— Если бы я хотел спастись милостью Цезаря, — произнес Катон, — мне бы самому следовало к нему идти. Но я не желаю, чтобы тиран, творя беззаконие, еще и связал бы меня благодарностью. Ведь он нарушает законы, даря, словно господин и владыка, спасение тем, над кем не должен иметь никакой власти!
В тот день Катон, как обычно, обедал в многолюдном обществе. После обеда, за вином, пошел приятный философский разговор. Кто — то из присутствующих коснулся, как рассказывает Плутарх, одного из так называемых странных суждений стоиков: только порядочный, нравственный человек свободен, а все дурные люди — рабы.
Катон резко, суровым тоном прервал не вполне уместные разговоры о свободе — ведь Цезарь находился почти у ворот города. И тут же произнес «пространную и удивительно горячую речь». За столом воцарилась тишина, ибо сотрапезники поняли, каким путем Катон решил сохранить свою свободу и разом избавиться от всех бедствий.
Ближе к вечеру Катон принял ванну и поужинал. Аппиан рассказывает о последних часах жизни самого благородного гражданина Рима.

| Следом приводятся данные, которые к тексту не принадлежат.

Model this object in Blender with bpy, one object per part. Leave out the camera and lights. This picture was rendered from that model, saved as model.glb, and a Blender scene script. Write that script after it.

Он ничего не изменил в своих привычках, не чаще и не реже, чем всегда, обращался к присутствующим, беседовал с ними относительно отплывших, расспрашивал насчет ветра — благоприятен ли он, о расстоянии, которое они уже проплыли, — опередят ли они прибытие Цезаря на восток. И, отправляясь ко сну, Катон также не изменил ничего из своих привычек, кроме того только, что сына своего обнял более сердечно. Не найдя у постели обычно там находящегося своего кинжала, он закричал, что его домашние предают его врагам, ибо чем другим, говорил он, сможет он воспользоваться, если враги придут ночью. Когда же его стали просить ничего против себя не замышлять и лечь спать без кинжала, он сказал весьма убедительно:
— Разве, если я захочу, я не могу удушить себя одеждой, или разбить голову о стену, или броситься вниз головой, или умереть, задержав дыхание?
Так говоря, убедил он своих близких вернуть кинжал. Когда он его получил, то попросил книгу Платона и прочел его сочинение о душе.
Он закончил диалог Платона и, полагая, что все, которые находились у его дверей, заснули, поранил себя кинжалом под сердце. Когда выпали его внутренности и послышался стон, вбежали те, которые находились у его дверей; еще целые внутренности Катона врачи опять сложили внутрь и сшили разорванные части. Он тотчас притворился ободренным, упрекал себя за слабость удара, выразил благодарность спасшим его и сказал, что хочет спать. Они взяли с собой его кинжал и закрыли двери для его спокойствия. Он же, притворившись, будто спит, в молчании руками разорвал повязки и, вскрыв швы раны, как зверь, разбередил свою рану и живот, расширяя раны ногтями, роясь в них пальцами и разбрасывая внутренности, пока не умер.
Катону было 48 лет.
Жители Утики ненавидели грабивших их республиканцев, но смерть Катона потрясла всех. Цезарь приближался, «но ни страх, ни желание угодить победителю, ни взаимные несогласия и раздор не могли притупить или ослабить их уважения к Катону, — рассказывает Плутарх. — Они богато убрали тело, устроили пышное похоронное шествие и предали труп погребению на берегу моря». Впоследствии на этом месте была воздвигнута статуя Катона с мечом в руке.